María “Mari” Santiago
Oaxacan comfort, Brooklyn shortcuts, weeknight bright.
María “Mari” Santiago was born in Oaxaca, where her earliest kitchen memories are measured in scent: chiles toasting on a comal, cinnamon and chocolate blooming in mole, and the warm, nutty snap of a tlayuda folded in half for the walk home. She learned by watching—first her tías, then her abuela—picking up the small, practical rules that never made it into written recipes: how to tell when the garlic is *just* right, how to rescue a too-spicy salsa, and why you always taste the broth before you add the salt. Now in Brooklyn, Mari cooks the food she grew up on while raising two little kids and juggling real-life time limits. Her style is “real flavor, real life”: traditional Oaxacan and everyday Mexican dishes—moles, caldos, frijoles, enfrijoladas, salsas, and crispy tlayudas—made weeknight-friendly with smart shortcuts, brighter salsas, and more vegetables without losing the soul of the dish. She’s not precious about rules, she’s big on swaps, and she’s on a mission to prove that you can cook deeply flavorful Mexican food with what you can actually find at a normal grocery store (and still get dinner on the table before a meltdown).

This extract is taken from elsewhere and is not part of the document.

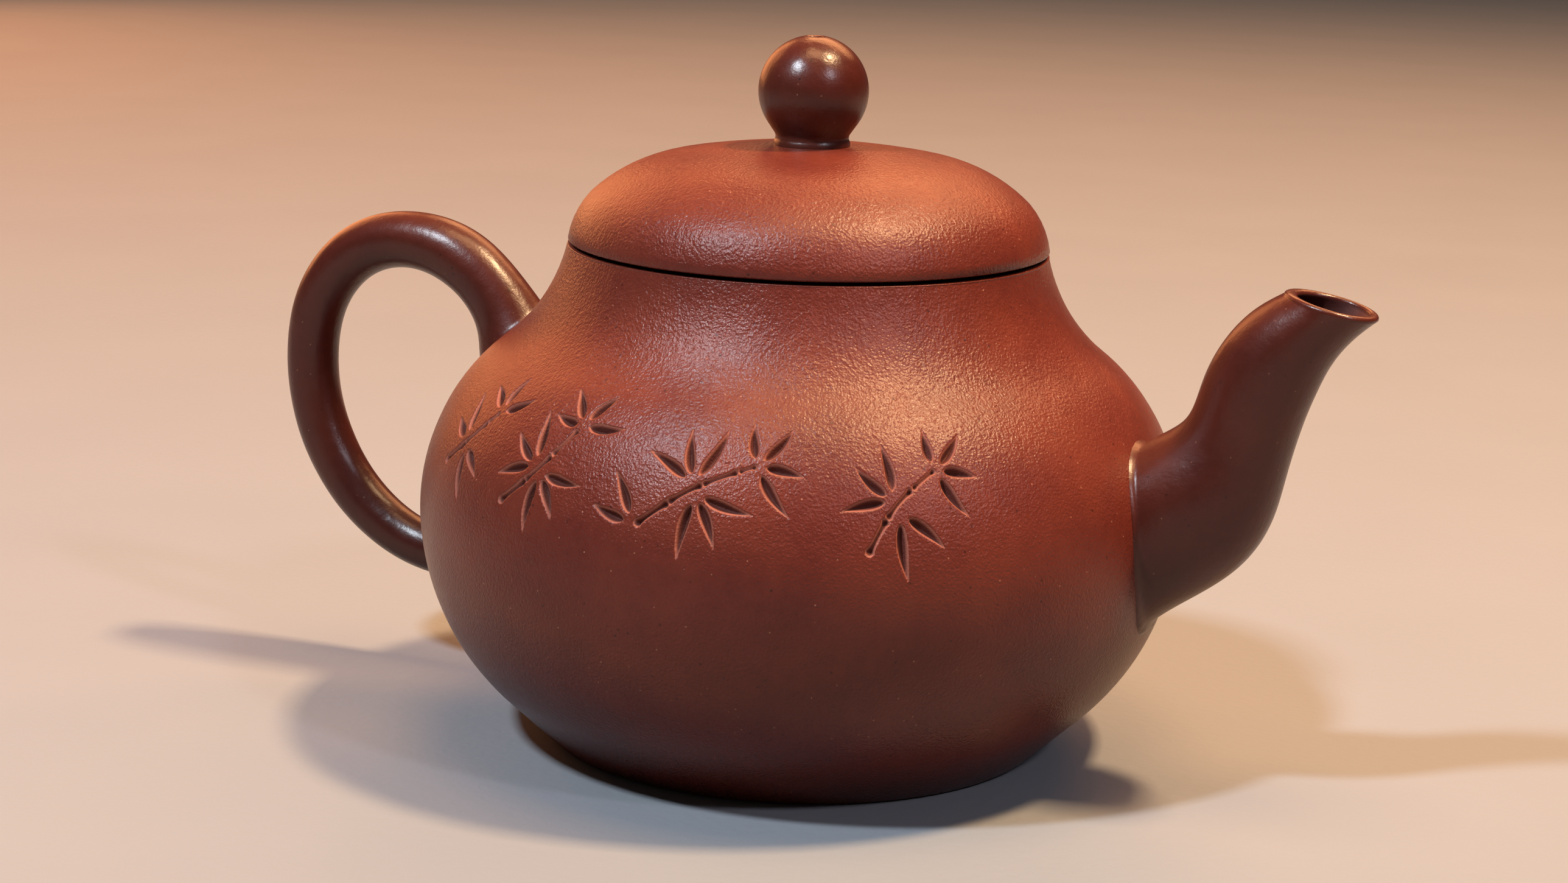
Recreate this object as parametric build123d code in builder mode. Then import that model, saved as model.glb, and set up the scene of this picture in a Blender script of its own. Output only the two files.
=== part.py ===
from build123d import *
from math import cos, radians, sin
import os

os.makedirs("parts", exist_ok=True)

# Teapot. Millimetres, +Z up, spout towards +X, handle towards -X.
# The origin is on the pot's axis, in the plane it stands on.

# Pot outline: widest at belly_height, waisted at the neck, cut off level at the rim
belly_radius = 47.0
belly_height = 28.5
lower_round = 30.6  # radius of the curve below the belly
foot_lean = 47.0  # lean of the wall where it meets the base, degrees from upright
belly_round = 25.5  # radius of the curve above the belly
rim_radius = 29.4
rim_height = 60.9
rim_lean = 13.0  # lean of the neck at the rim, degrees from upright
wall = 2.8
floor = 4.2

# Where the wall, the upper slab and the neck were joined
base_joint = 6.0
shoulder_joint = 43.0
neck_joint = 52.5

# Base, pressed in at the middle, and its flat resting band
foot_soft = 1.6  # rounding of the foot's outer edge
band_width = 3.2
press_depth = 1.4

# Mouth strip and the lid's seat
mouth_strip = 2.2
mouth_strip_height = 4.0
seam_soft = 0.35  # rounding of both edges of the seam

# Lid
lid_lean = 9.0  # lean of the lid's edge, degrees from upright
lid_edge_round = 10.3
lid_edge_end = 46.0  # lean where the edge curve gives way to the shoulder curve
lid_shoulder_round = 19.5
lid_crown_start = 80.0  # lean where the flat crown begins
lid_wall = 2.6
lid_ring_height = 2.2
collar_gap = 0.3  # between the collar and the mouth strip, all round
collar_wall = 2.2
collar_depth = 9.0

# Knob
knob_radius = 6.65
knob_height = 13.3  # above the crown
knob_taper_start = 125.0  # turn of the ball's outline before it runs straight to the neck
knob_taper = 1.5
knob_neck_round = 0.9
knob_neck_turn = 72.0
steam_hole = 1.8

# Spout: stations from the root to just past the mouth
# (beyond the belly, height, lean of the spout above level, depth, width)
spout_stations = (
    (-7.0, 29.8, 9.0, 27.2, 19.8),
    (-3.1, 30.8, 20.0, 20.5, 16.6),
    (2.5, 34.4, 46.0, 18.5, 16.0),
    (5.8, 38.4, 57.0, 16.6, 14.8),
    (8.0, 42.4, 65.0, 13.6, 13.0),
    (10.1, 49.2, 71.0, 12.7, 12.3),
    (13.6, 55.4, 51.0, 11.1, 11.3),
    (18.0, 59.5, 41.0, 8.6, 9.8),
    (22.3, 63.6, 46.0, 9.2, 10.2),
)
spout_mouth = (18.4, 60.4, 78.0)  # where the tube is cut off: beyond the belly, height, lean
spout_root_wall = 2.6
spout_lip_wall = 0.8
spout_lip_soft = 0.3

# Strainer over the outlet
strainer_height = 31.6
strainer_radius = 9.8
strainer_wall = 1.6
strainer_hole = 2.0
strainer_rings = ((0.0, 1), (24.0, 6), (46.0, 11))  # (lean from the middle, holes)

# Handle: stations on its middle line, from inside the wall at the top to inside it at the bottom
# (beyond the belly, height, thickness)
handle_stations = (
    (-10.5, 37.5, 12.8),
    (-7.1, 44.5, 11.4),
    (-5.6, 47.5, 9.5),
    (1.5, 54.8, 8.1),
    (10.1, 56.7, 7.5),
    (17.3, 54.5, 7.2),
    (22.8, 48.3, 7.0),
    (24.6, 40.4, 6.9),
    (22.8, 30.3, 6.9),
    (17.3, 22.0, 6.7),
    (7.9, 16.4, 6.5),
    (-5.5, 16.0, 6.9),
)


def neck_curves():
    """Lean at the inflection above the belly, in degrees, and the radius of the hollow neck curve."""
    drop = belly_radius - rim_radius
    rise = rim_height - belly_height
    lean = radians(rim_lean)
    inner = belly_round - drop
    radius = (inner**2 + rise**2 - belly_round**2) / (2 * (belly_round - inner * cos(lean) - rise * sin(lean)))
    across = inner + radius * cos(lean)
    up = rise + radius * sin(lean)
    return Vector(across, up).get_signed_angle(Vector(1, 0)), radius


def pot_face(inset, bottom):
    """Half section of the pot's outline, drawn in by inset, from the given height to just over the rim."""
    turn, neck_round = neck_curves()
    belly = (belly_radius - inset, belly_height)
    with BuildSketch() as face:
        with BuildLine():
            lower = JernArc(belly, (0, -1), lower_round - inset, -foot_lean)
            foot = lower @ 1 + (lower % 1) * ((lower @ 1).Y - bottom) / cos(radians(foot_lean))
            Line(lower @ 1, foot)
            upper = JernArc(belly, (0, 1), belly_round - inset, turn)
            neck = JernArc(upper @ 1, upper % 1, neck_round + inset, rim_lean - turn)
            top = neck @ 1 + (neck % 1) * (wall + inset)
            Polyline(neck @ 1, top, (0, top.Y), (0, bottom), foot)
        make_face()
    return face.sketch


def lid_face(inset):
    """Half section of the lid's outline, drawn in by inset, down to just under its edge."""
    lean = radians(lid_lean)
    start = Vector(rim_radius - inset * cos(lean), rim_height - inset * sin(lean))
    with BuildSketch() as face:
        with BuildLine():
            edge = JernArc(start, (-sin(lean), cos(lean)), lid_edge_round - inset, lid_edge_end - lid_lean)
            shoulder = JernArc(edge @ 1, edge % 1, lid_shoulder_round - inset, lid_crown_start - lid_edge_end)
            crown_round = (shoulder @ 1).X / cos(radians(lid_crown_start))
            crown = JernArc(shoulder @ 1, shoulder % 1, crown_round, 90 - lid_crown_start)
            below = start - (edge % 0) * wall
            Polyline(crown @ 1, (0, below.Y), below, start)
        make_face()
    return face.sketch


def keep_band(low, high, inner=0.0):
    """Keeps what the current sketch has between two heights and outside a radius."""
    with Locations((inner, low)):
        Rectangle(belly_radius, high - low, align=Align.MIN, mode=Mode.INTERSECT)


def spout_radius_at(share, depth, width, hollow):
    """Half depth and half width of a spout station, or of the bore inside it."""
    skin = hollow * (spout_root_wall + (spout_lip_wall - spout_root_wall) * share)
    return depth / 2 - skin, width / 2 - skin


def spout_plane(out, height, lean):
    along = radians(lean)
    return Plane(
        origin=(belly_radius + out, 0, height),
        x_dir=(-sin(along), 0, cos(along)),
        z_dir=(cos(along), 0, sin(along)),
    )


def spout_tube(hollow):
    """The uncut spout's outside (hollow 0) or its bore (hollow 1)."""
    last = len(spout_stations) - 1
    planes = [spout_plane(out, height, lean) for out, height, lean, _, _ in spout_stations]
    with BuildPart() as tube:
        with BuildLine():
            Spline(*[plane.origin for plane in planes])
        for place, (_, _, _, depth, width) in enumerate(spout_stations):
            with BuildSketch(planes[place]):
                Ellipse(*spout_radius_at(place / last, depth, width, hollow))
        sweep(multisection=True)
    return tube.part


def turned(face):
    """A half section turned once round the pot's axis."""
    with BuildPart() as solid:
        with BuildSketch(Plane.XZ):
            add(face)
        revolve(axis=Axis.Z)
    return solid.part


pot_outside = turned(pot_face(0.0, 0.0))
pot_inside = turned(pot_face(wall, floor))
lid_outside = turned(lid_face(0.0))
spout_bore = spout_tube(1)

# Heights and radii that follow from the ones above
crown_height = lid_outside.bounding_box().max.Z
mouth_radius = rim_radius - wall - mouth_strip
collar_radius = mouth_radius - collar_gap

# ---- Pot body

with BuildPart() as base_disc:
    with BuildSketch(Plane.XZ):
        add(pot_face(0.0, 0.0))
        add(pot_face(wall, floor), mode=Mode.SUBTRACT)
        keep_band(0.0, base_joint)
    revolve(axis=Axis.Z)
    foot = base_disc.faces().sort_by(Axis.Z)[0]
    foot_radius = foot.edges()[0].radius
    fillet(foot.edges(), foot_soft)
    # the pressed middle is a shallow cap of a large sphere
    press_edge = foot_radius - foot_soft - band_width
    press_round = (press_edge**2 + press_depth**2) / (2 * press_depth)
    with Locations((0, 0, press_depth - press_round)):
        Sphere(press_round, mode=Mode.SUBTRACT)

with BuildPart() as belly_wall:
    with BuildSketch(Plane.XZ):
        add(pot_face(0.0, 0.0))
        add(pot_face(wall, floor), mode=Mode.SUBTRACT)
        keep_band(base_joint, shoulder_joint)
    revolve(axis=Axis.Z)
    add(spout_bore, mode=Mode.SUBTRACT)

with BuildPart() as shoulder_disc:
    with BuildSketch(Plane.XZ):
        add(pot_face(0.0, 0.0))
        add(pot_face(wall, floor), mode=Mode.SUBTRACT)
        keep_band(shoulder_joint, neck_joint)
    revolve(axis=Axis.Z)

with BuildPart() as neck_ring:
    with BuildSketch(Plane.XZ):
        add(pot_face(0.0, 0.0))
        add(pot_face(wall, floor), mode=Mode.SUBTRACT)
        keep_band(neck_joint, rim_height)
    revolve(axis=Axis.Z)
    rim = neck_ring.faces().sort_by(Axis.Z)[-1]
    fillet(rim.edges().sort_by(SortBy.RADIUS)[-1], seam_soft)

with BuildPart() as mouth_ring:
    with BuildSketch(Plane.XZ):
        add(pot_face(wall, floor))
        keep_band(rim_height - mouth_strip_height, rim_height, mouth_radius)
    revolve(axis=Axis.Z)
    fillet(mouth_ring.edges().group_by(Axis.Z)[-1].sort_by(SortBy.RADIUS)[0], seam_soft)

with BuildPart() as spout:
    add(spout_tube(0))
    add(spout_bore, mode=Mode.SUBTRACT)
    add(pot_outside, mode=Mode.SUBTRACT)
    mouth = spout_plane(*spout_mouth)
    split(bisect_by=mouth, keep=Keep.BOTTOM)
    lip = spout.faces().filter_by(Plane(mouth.origin, z_dir=mouth.z_dir)).sort_by(Axis.Z)[-1]
    fillet(lip.edges(), spout_lip_soft)

with BuildPart() as strainer_dome:
    outlet = Vector(belly_radius - wall, 0, strainer_height)
    with Locations(outlet):
        Sphere(strainer_radius)
        Sphere(strainer_radius - strainer_wall, mode=Mode.SUBTRACT)
    add(pot_inside, mode=Mode.INTERSECT)
    for lean, count in strainer_rings:
        for turn in range(count):
            round_turn = radians(360 * turn / count)
            off = sin(radians(lean))
            way = (-cos(radians(lean)), off * cos(round_turn), off * sin(round_turn))
            with Locations(Plane(origin=outlet, z_dir=way)):
                Hole(strainer_hole / 2)

with BuildPart() as handle:
    middle = [(-belly_radius - out, 0, height) for out, height, _ in handle_stations]
    with BuildLine():
        bow = Spline(*middle)
    for point, (_, _, thickness) in zip(middle, handle_stations):
        way = bow % bow.param_at_point(point)
        with BuildSketch(Plane(origin=point, x_dir=(0, 1, 0), z_dir=way)):
            Circle(thickness / 2)
    sweep(multisection=True)
    add(pot_outside, mode=Mode.SUBTRACT)

# ---- Lid

with BuildPart() as lid_dome:
    with BuildSketch(Plane.XZ):
        add(lid_face(0.0))
        add(lid_face(lid_wall), mode=Mode.SUBTRACT)
        keep_band(rim_height, 2 * crown_height)
    revolve(axis=Axis.Z)
    fillet(lid_dome.edges().group_by(Axis.Z)[0].sort_by(SortBy.RADIUS)[-1], seam_soft)
    with Locations((0, 0, crown_height)):
        Hole(steam_hole / 2)

with BuildPart() as lid_ring:
    with BuildSketch(Plane.XZ):
        add(lid_face(lid_wall))
        keep_band(rim_height, rim_height + lid_ring_height, collar_radius - collar_wall)
    revolve(axis=Axis.Z)

with BuildPart() as lid_collar:
    with BuildSketch(Plane.XZ):
        with Locations((collar_radius, rim_height)):
            Rectangle(collar_wall, collar_depth, align=Align.MAX)
    revolve(axis=Axis.Z)
    foot_edges = lid_collar.edges().group_by(Axis.Z)[0]
    fillet(foot_edges, collar_wall / 4)

with BuildPart() as lid_knob:
    top = crown_height + knob_height
    with BuildSketch(Plane.XZ):
        with BuildLine():
            ball = JernArc((0, top), (1, 0), knob_radius, -knob_taper_start)
            taper = Line(ball @ 1, ball @ 1 + (ball % 1) * knob_taper)
            neck = JernArc(taper @ 1, taper % 1, knob_neck_round, knob_neck_turn)
            Polyline(neck @ 1, ((neck @ 1).X, crown_height - lid_wall), (0, crown_height - lid_wall), (0, top))
        make_face()
    revolve(axis=Axis.Z)
    add(lid_outside, mode=Mode.SUBTRACT)
    with Locations((0, 0, top)):
        Hole(steam_hole / 2)

pieces = {
    "base_disc": base_disc,
    "belly_wall": belly_wall,
    "shoulder_disc": shoulder_disc,
    "neck_ring": neck_ring,
    "mouth_ring": mouth_ring,
    "spout": spout,
    "strainer_dome": strainer_dome,
    "handle": handle,
    "lid_dome": lid_dome,
    "lid_ring": lid_ring,
    "lid_collar": lid_collar,
    "lid_knob": lid_knob,
}
for name, piece in pieces.items():
    piece.part.label = name
    export_step(piece.part, f"parts/{name}.step")
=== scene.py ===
import math

import bmesh
import bpy
import numpy as np
from mathutils import Matrix, Vector


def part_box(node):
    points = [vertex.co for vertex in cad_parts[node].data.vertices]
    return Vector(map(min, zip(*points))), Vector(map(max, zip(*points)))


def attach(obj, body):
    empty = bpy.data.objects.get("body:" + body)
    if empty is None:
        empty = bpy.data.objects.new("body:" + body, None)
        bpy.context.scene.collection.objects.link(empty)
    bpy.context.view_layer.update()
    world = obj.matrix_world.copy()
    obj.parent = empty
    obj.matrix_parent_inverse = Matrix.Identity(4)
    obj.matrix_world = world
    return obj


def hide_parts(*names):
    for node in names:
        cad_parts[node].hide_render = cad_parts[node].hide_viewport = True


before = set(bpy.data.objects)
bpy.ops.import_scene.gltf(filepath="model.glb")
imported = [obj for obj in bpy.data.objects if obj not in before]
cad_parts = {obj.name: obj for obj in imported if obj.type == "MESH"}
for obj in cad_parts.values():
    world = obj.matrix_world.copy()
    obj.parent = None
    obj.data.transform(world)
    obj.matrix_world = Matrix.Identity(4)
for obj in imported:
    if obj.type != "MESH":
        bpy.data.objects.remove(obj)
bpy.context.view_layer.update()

# Small round unglazed teapot. Millimetres until a mesh is finished, +Z up, spout towards +X.
MM = 0.001

# Pot outline, as the frame has it
BELLY_RADIUS = 47.0
BELLY_HEIGHT = 28.5
LOWER_ROUND = 30.6
FOOT_LEAN = 47.0
BELLY_ROUND = 25.5
RIM_RADIUS = 29.4
RIM_HEIGHT = 60.9
RIM_LEAN = 13.0
WALL = 2.8
FLOOR = 4.2
FLOOR_CORNER = 4.0
FOOT_SOFT = 1.6
BAND_WIDTH = 3.2
PRESS_DEPTH = 1.4
RIM_SOFT = 0.22

# Lid and knob outlines
LID_LEAN = 9.0
LID_EDGE_ROUND = 10.3
LID_EDGE_END = 46.0
LID_SHOULDER_ROUND = 19.5
LID_CROWN_START = 80.0
LID_WALL = 2.6
LID_GAP = 0.42  # the lid's edge never quite meets the rim
LID_SOFT = 0.3
KNOB_RADIUS = 6.65
KNOB_HEIGHT = 13.3
KNOB_TAPER_START = 125.0
KNOB_TAPER = 1.5
KNOB_NECK_ROUND = 0.9
KNOB_NECK_TURN = 72.0
KNOB_SINK = 1.0
STEAM_HOLE = 1.8
HOLE_SOFT = 0.3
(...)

Mari’s recipes read like a friend texting you from the produce aisle: clear, funny, and unpretentious, with a side of abuela wisdom. If there’s a hard-to-find ingredient, she gives you a realistic alternative, tells you what will change (and what won’t), and keeps the focus where it belongs—on food that tastes like home, even when home is a small Brooklyn kitchen.